Some begin working on it at a very young age, like this wonderful young 12-year-old:
Strauss “Thus Spoke Zarathustra” by 12-year old trumpetist and orchestra
These passages are demonstrated here in this excerpt, beginning with the opening of the piece. The entire trumpet section plays the C, G, C, followed by the timpani beating feverishly. As the entire orchestra enters, it crescendos to a tremendous peak, cymbals crashing, and the organ lingering. The excerpt skips ahead to the exposed trumpet C to C leap played flawlessly, and finally, we hear a huge climax later in the piece where the trumpet again pierces the sonorities.

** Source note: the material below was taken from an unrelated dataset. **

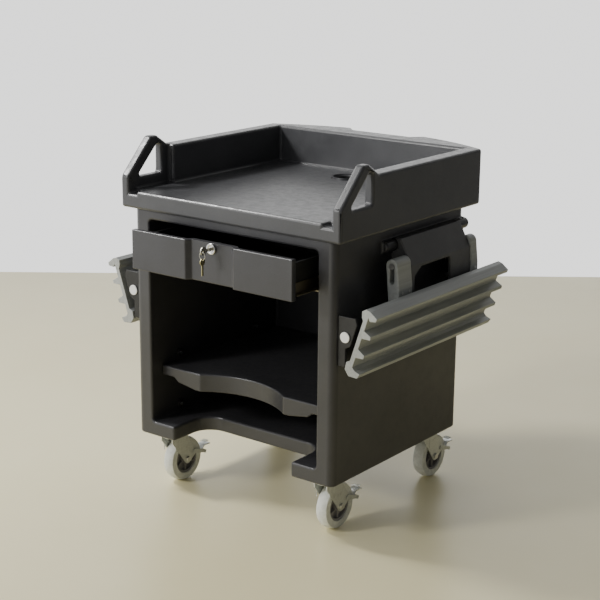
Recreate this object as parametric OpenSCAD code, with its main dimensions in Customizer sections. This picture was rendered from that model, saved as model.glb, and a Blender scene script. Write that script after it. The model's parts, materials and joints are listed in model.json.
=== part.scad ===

A little bit of Zarathustra
Now let’s hear these trumpet passages in context. This tone poem is a luscious, romantic piece that takes the listener on a journey through the philosophies of Nietzsche. In Also sprach Zarathustra, Strauss magnificently displays the gamut of orchestral colours. There are lovely, intimate movements too, featuring solo strings. The ending, in fact, is unusual in that after all the hoopla, it concludes slowly and softly with extremely high woodwinds—treacherous to play in tune, especially after 35 minutes of playing. It has been an amazing privilege to perform this brilliant piece.
Richard Strauss: Also sprach Zarathustra, Op. 30, TrV 176 (Bavarian Radio Symphony Orchestra; Ferdinand Leitner, cond.)
Herseth often used to say that the human voice is the greatest instrument. He felt his goal as a trumpet player should be to emulate the quality of the human voice as closely as possible. We, instrumentalists, agree.